I see a lot of promise in direct drive motors, (outside the wheel). This also allows you to use your own choice of wheels with plenty of urethane for dampening and riding comfort, never having to worry about finding replacement urethane for your hubmotor. This would probably help in solving some issues with the slide fit you mentioned.

Ti alloy can be better than steel at avoiding creep with slide fittings but expensive and much harder to machine. Steel is good though and the easier solution is a motor with interference fittings. I think the scorpion shaft is much more so there for weight savings.

2 Likes

Maybe a carvon with pneumatic tires will be an ideal set up to handle the vibrations?

1 Like

I think so too, but it will take so many Amps to drive a direct drive pneumatic tire.

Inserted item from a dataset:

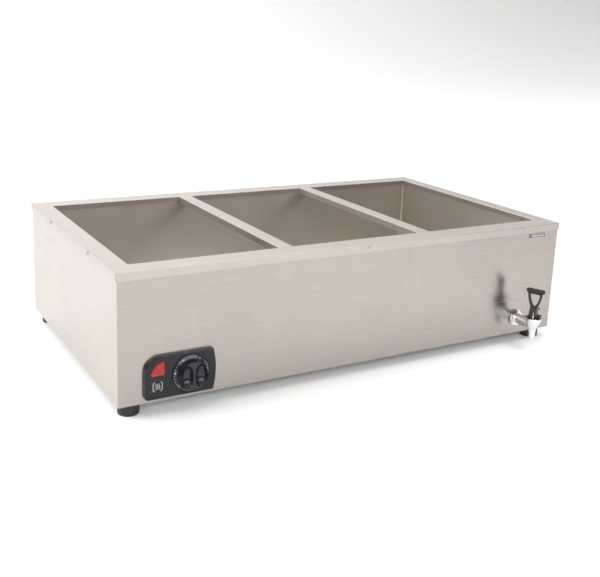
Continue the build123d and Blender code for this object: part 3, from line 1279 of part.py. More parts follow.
POLE_SCREW_R = 3.0
POLE_SCREW_H = 1.6
POLE_SCREW_SUNK = 1.9  # underside of the head, below the block's top
POLE_SCREW_L = 4.0
terminal_screw = pan_screw(POLE_SCREW_R, POLE_SCREW_H, POLE_SCREW_R / 2, POLE_SCREW_L)
terminal_screws = group(
    terminal_screw,
    [facing((x, BLOCK_Y, BASE_TOP_Z + BLOCK_H - POLE_SCREW_SUNK), (0, 0, 1)) for x in POLE_XS],
)
save(terminal_screws, "terminal_screws")

EARTH_L = 20.0
EARTH_NUT_T = 5.0
EARTH_NUT_AF = 10.0
with BuildPart() as earth_stud:
    with BuildSketch(Plane.XY.offset(BASE_TOP_Z)):
        with Locations((EARTH_X, EARTH_Y)):
            Circle(EARTH_R)
    extrude(amount=EARTH_L)
save(earth_stud, "earth_stud")
earth_nuts = group(
    hex_nut(EARTH_NUT_AF, EARTH_NUT_T, EARTH_R + 0.05),
    [facing((EARTH_X, EARTH_Y, BASE_TOP_Z + h), (0, 0, 1)) for h in (0.0, 2 * EARTH_NUT_T)],
)
save(earth_nuts, "earth_nuts")

WIRE_R = 1.3
WIRE_BEND_R = 3.0
WIRE_PITCH = 4.0
WIRE_OUT = 14.0  # straight run behind a terminal blade
BLOCK_LEFT_X = BLOCK_X - BLOCK_L / 2
BLOCK_RIGHT_X = BLOCK_X + BLOCK_L / 2
BLOCK_BACK_Y = BLOCK_Y + BLOCK_W / 2
BLOCK_FRONT_Y = BLOCK_Y - BLOCK_W / 2
LEAD_END_Y = ELEMENT_END_Y + TERMINAL_BEAD_L + TERMINAL_STUD_L
LEAD_RUN_Y = LEAD_END_Y + 8.0
LEAD_LOW_Z = POLE_Z + 8.0
LEAD_PITCH_Z = 5.0
THERMO_LEAD_Y = THERMO_BACK_Y + THERMO_BLADE_L
LAMP_LEAD_Y = PANEL_IN_FRONT_Y + LAMP_BACK + LAMP_BLADE_L
CUTOUT_LEAD_Z = TANK_UNDER_Z - CUTOUT_H - BLADE_L
wire_routes = []
for i, terminal_x in enumerate(TERMINAL_XS):
    pole_x = BLOCK_LEFT_X + WIRE_PITCH * (i + 1)
    run_z = LEAD_LOW_Z + LEAD_PITCH_Z * (len(TERMINAL_XS) - 1 - i)
    wire_routes.append(
        [
            (pole_x, BLOCK_BACK_Y, POLE_Z),
            (pole_x, LEAD_RUN_Y, POLE_Z),
            (pole_x, LEAD_RUN_Y, run_z),
            (terminal_x, LEAD_RUN_Y, run_z),
            (terminal_x, LEAD_RUN_Y, ELEMENT_Z),
            (terminal_x, LEAD_END_Y, ELEMENT_Z),
        ]
    )
for i, dx in enumerate(BLADE_DXS):
    pole_x = BLOCK_X - 14.0 + 2 * WIRE_PITCH * i
    turn_y = THERMO_LEAD_Y + WIRE_OUT + WIRE_PITCH * i
    wire_routes.append(
        [
            (pole_x, BLOCK_FRONT_Y, POLE_Z),
            (pole_x, turn_y, POLE_Z),
            (pole_x, turn_y, THERMO_BLADE_Z),
            (KNOB_X + dx, turn_y, THERMO_BLADE_Z),
            (KNOB_X + dx, THERMO_LEAD_Y, THERMO_BLADE_Z),
        ]
    )
for dx in LAMP_BLADE_DXS:
    lamp_x = LAMP_AT[0] + dx
    wire_routes.append(
        [
            (lamp_x, BLOCK_FRONT_Y, POLE_Z),
            (lamp_x, LAMP_LEAD_Y + WIRE_OUT, POLE_Z),
            (lamp_x, LAMP_LEAD_Y + WIRE_OUT, LAMP_AT[1]),
            (lamp_x, LAMP_LEAD_Y, LAMP_AT[1]),
        ]
    )
for i, dx in enumerate(CUTOUT_BLADE_DXS):
    low_z = POLE_Z + LEAD_PITCH_Z * (1 - i)
    wire_routes.append(
        [
            (BLOCK_RIGHT_X - WIRE_PITCH, BLOCK_FRONT_Y, low_z),
            (BLOCK_RIGHT_X - WIRE_PITCH, CUTOUT_Y, low_z),
            (dx, CUTOUT_Y, low_z),
            (dx, CUTOUT_Y, CUTOUT_LEAD_Z),
        ]
    )
with BuildPart() as wiring:
    for wire_route in wire_routes:
        add(lead(wire_route, WIRE_BEND_R, WIRE_R))
save(wiring, "wiring")
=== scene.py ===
import json
from math import cos, pi, radians, sin

import bmesh
import bpy
from mathutils import Matrix, Vector


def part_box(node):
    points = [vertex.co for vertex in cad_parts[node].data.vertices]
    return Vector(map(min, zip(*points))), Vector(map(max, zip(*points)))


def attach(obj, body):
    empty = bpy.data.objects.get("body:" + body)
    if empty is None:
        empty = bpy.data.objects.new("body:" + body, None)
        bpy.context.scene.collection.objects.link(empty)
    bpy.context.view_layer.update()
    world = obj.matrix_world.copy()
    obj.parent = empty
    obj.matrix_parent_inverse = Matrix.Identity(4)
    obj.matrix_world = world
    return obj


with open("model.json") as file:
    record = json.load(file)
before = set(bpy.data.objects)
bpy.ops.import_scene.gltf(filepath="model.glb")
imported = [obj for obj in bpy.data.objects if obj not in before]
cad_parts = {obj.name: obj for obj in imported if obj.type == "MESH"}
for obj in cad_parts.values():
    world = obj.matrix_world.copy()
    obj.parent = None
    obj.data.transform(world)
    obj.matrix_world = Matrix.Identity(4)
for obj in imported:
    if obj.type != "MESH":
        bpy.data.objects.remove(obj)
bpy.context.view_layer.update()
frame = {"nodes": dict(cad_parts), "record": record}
nodes = frame["nodes"]
scene = bpy.context.scene

# Three-bay countertop steam table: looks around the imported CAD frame.
# Metres; +X right, +Y back, +Z up; the front, with the dial and the tap, faces -Y.

MM = 0.001

# ------------------------------------------------------------------ camera
# The camera's place is given from the middle of the casing, on the casing's bottom edge.
panel_low, panel_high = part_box("front_panel")
top_low, top_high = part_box("top_frame")
MID_Y = (top_low.y + top_high.y) / 2
CASING_Z = panel_low.z
CAMERA_FROM_CASING = Vector((-0.996871, -1.709194, 0.702814))
CAMERA_RIGHT = Vector((0.866, -0.499, 0.040))
CAMERA_DOWN = Vector((-0.083, -0.223, -0.971))
LENS_MM = 52.71
SENSOR_MM = 36.0
SHIFT_Y = -0.1058


def make_camera():
    """A view from the front left and above, given by its place and its two image axes."""
    right = CAMERA_RIGHT.normalized()
    back = right.cross(-CAMERA_DOWN).normalized()
    up = back.cross(right)
    camera = bpy.data.objects.new("camera", bpy.data.cameras.new("camera"))
    camera.data.lens = LENS_MM
    camera.data.sensor_width = SENSOR_MM
    camera.data.sensor_fit = "HORIZONTAL"
    camera.data.shift_y = SHIFT_Y
    camera.data.clip_end = 60.0
    camera.matrix_world = Matrix.Translation(
        CAMERA_FROM_CASING + Vector((0, MID_Y, CASING_Z))
    ) @ Matrix((right, up, back)).transposed().to_4x4()
    scene.collection.objects.link(camera)
    scene.camera = camera


make_camera()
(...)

I’m interested to see how their V3 motors with pneumatics will perform. I’m have an EVO2 and an extra pair of V3’s on preorder and will be testing out their pnuematics as soon as they are available :).

2 Likes

I’d love to see someone apply a downsized full floating rear axle design. This would have to be a departure from traditional skateboard designs but would allow for 2wd boards with a single more powerful motor. There are already people exploring the use of helical gearing in direct drive satellite motors. This is great because it takes the motor away from direct road vibration like in hub motors. I also had a thought about a hub motor design where the wheels were much larger and there is an air gap between the motor and outer urethane. This would require some kind of suspension that would essentially “float” the motor in the wheel and limiting road vibration. The motor shaft would still be under the same loads but vibration to the motor would at least be eased.

Have you seen the rear drive on the CARVON REV EVO? is a rear single motor dual belt drive with freewheel to allow the rear motors to spin at lower speed when the front hub motors pass the max speed of the belt drive rear.

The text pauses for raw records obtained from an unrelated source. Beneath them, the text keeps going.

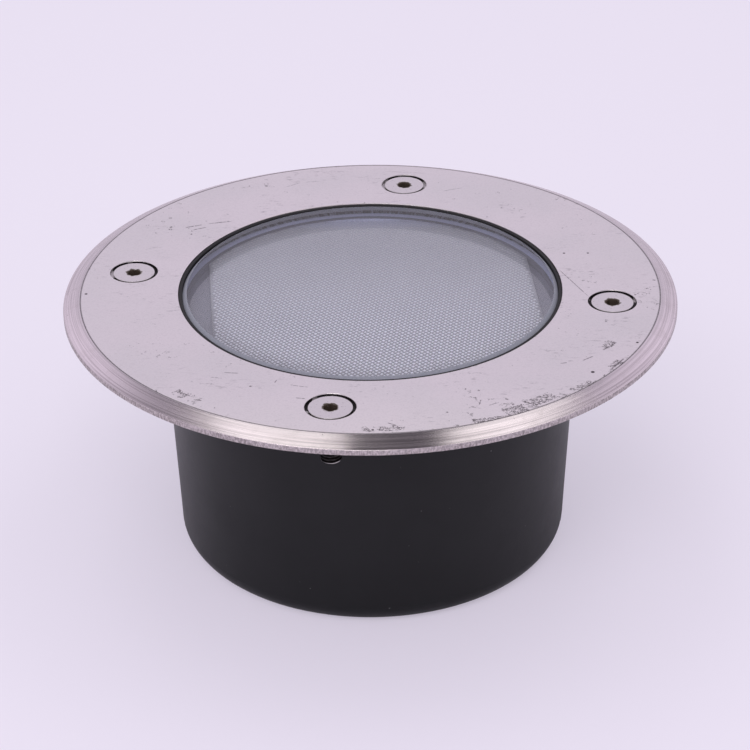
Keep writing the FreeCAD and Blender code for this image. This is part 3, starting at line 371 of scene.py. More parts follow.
class Recipe:
    """The node tree of one material or world, built by calls."""

    def __init__(self, owner: bpy.types.ID) -> None:
        """Empty the owner's node tree.

        Args:
            owner: A material or a world.
        """
        owner.use_nodes = True
        self.owner = owner
        self.tree = owner.node_tree
        self.tree.nodes.clear()

    def node(self, kind: str, settings: Mapping[str, Any] | None = None,
             sockets: Mapping[Any, Any] | None = None) -> bpy.types.Node:
        """Add a node.

        Args:
            kind: The node's type.
            settings: Its properties, set first; "stops" holds a ramp's (place, colour) pairs.
            sockets: Values or signals for its inputs, by name or index.

        Returns:
            The new node.
        """
        node = self.tree.nodes.new(kind)
        for name, value in (settings or {}).items():
            if name == "stops":
                ramp = node.color_ramp.elements
                ramp[0].position, ramp[-1].position = value[0][0], value[-1][0]
                ramp[0].color, ramp[-1].color = (*value[0][1], 1.0), (*value[-1][1], 1.0)
                for place, colour in value[1:-1]:
                    ramp.new(place).color = (*colour, 1.0)
            else:
                setattr(node, name, value)
        for key, value in (sockets or {}).items():
            if isinstance(value, Signal):
                self.tree.links.new(value.socket, node.inputs[key])
            else:
                node.inputs[key].default_value = value
        return node

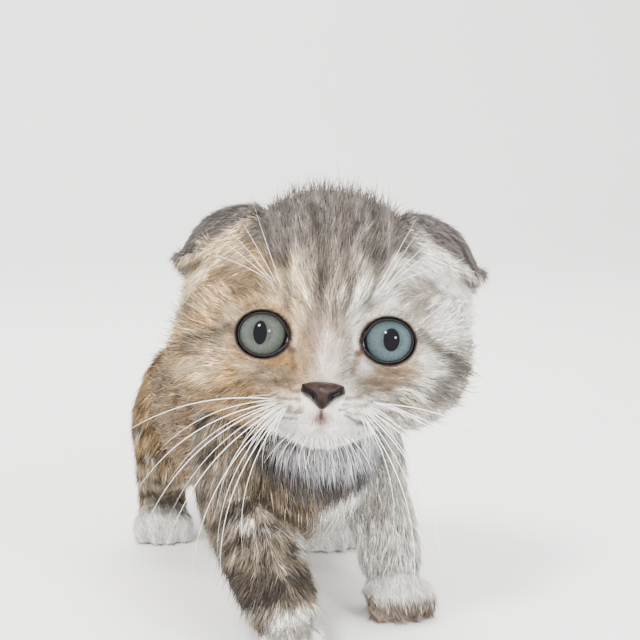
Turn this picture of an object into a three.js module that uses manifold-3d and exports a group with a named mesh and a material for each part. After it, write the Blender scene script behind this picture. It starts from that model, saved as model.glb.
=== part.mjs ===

With a floating axle that axle still experiences the same loads and would need to be an interference fit or the same issues. Two wheels on one axle and one wheel floats and the other is driven would be nice and work but then it’s an inrunner and hard to get the torque. All those gearing methods take up space that could be motor and are all noise making parts that will wear down as well. The easy solution, which is the typical way shock loaded shafts and housings are dealt with… Interference fittings on steel

As just said I guess u could use a single motor to drive two wheels just can’t brake

Amp control via the vesc is essential, that’s what you can’t use a regular 12s esc with his system.

It will be interesting to see. Hopefully a combination of vesc settings and sensored set up will help.

@BigBoyToys

This? Yep. Low torque helper motor. Def will defeat the low torque issue. But in my opinion, the dual doesn’t suffer from low torque…at 10s the dual hauls ass and fast, can’t even imagine what it would be at 12s. Prob pretty insane. But that motor will help lessen the start up stress and low speed stress.

But at discussion here is abt the longevity of hub motors…and based on @Hummie real world experience, hubs will eventually fail because of the vibrations. But is there an ideal design to combat issue? Is it an issue with the hubs out now and coming out soon?

3 Likes

The solution is the same the world round for heavily shock-loaded shafts and it’s steel shafts and interference fittings. dont know about ti but from what I read it doesn’t do well with interference fittings but maybe could be kept as a slide fitting if it had high deformation number

I didn’t just come to say everything sucks without saying I have something better! I’ll be shrink fitting and winding the new motors, which will match the abec11 centrax wheel size/shape at 83x78. loooong wheel with a long motor over double the size of the old stuff I sold. Interference fitted steel housings AND shaft, as appropriate for heavy shock loads. also nice as there’s no rattling noise. The sound of a motor deteriorating.

and also sit on a 12mm skate axle. Which brings up all these hub motor put a lot more leverage on an axle to say nothing of torque. a typical axle has (2) 7mm bearings and an 8mm gap between so there is …22mm of lever possible. Hub motors on the other hand, all of them, are going way beyond that and still staying with an 8mm axle. I’ve heard of them bending and I’ve heard of them breaking http://www.liquidnitrogenservices.com.au/shrinkfit.htm

“low speed stress”

The Acton hub motor that decided to commit suicide did so while I rode it at a slow 3-5 mph pace, do you think that’s what killed it? I never go fast on that thing

I dunno but lower speeds … rocks, cracks … they are harder to get over at lower speed … some sort of amp spike…a short…is my guess

@Hummie it just makes sense to over engineer it so that we can’t break it. But cost comes into factor. Is it possible to basically build an indestructible hub at a reasonable price? Is such a motor possible?

I definitely think there is a market for a durable hub that is easily fixable. I think people will extra pay for that.

1 Like

I would love it if @Mellow could chime in on this thread as they seem to think their German designed and made drive would be superior in performance and durability. They are priced high due to extensive R&D and quality…but be honest, will Mellow’s motor suffer the fate of what @Hummie described eventually? what is the tested/predicted durability of the motors?

carvon has been selling slide fitted motors for a long time. A hardened axle/shaft will take a lot before it wears enough to allow the stator to hit magnets if there’s a big airgap especially, and maybe even slide fitted aluminum housings for the bearings will last a long time too due to the large surface area loads can be distributed through, but if you want things to last years and you don’t want to hear it rattling more and more, and you want the small airgap precision that allows a stronger motor I doubt there’s another way than pressed steel. (Going with ti and slide fittings maybe but that has other obstacles in the making and cost) If it’s pressed steel I believe it could last forever because the shafts and housings don’t suffer in use when they are pressed. If they aren’t then they’re always deteriorating.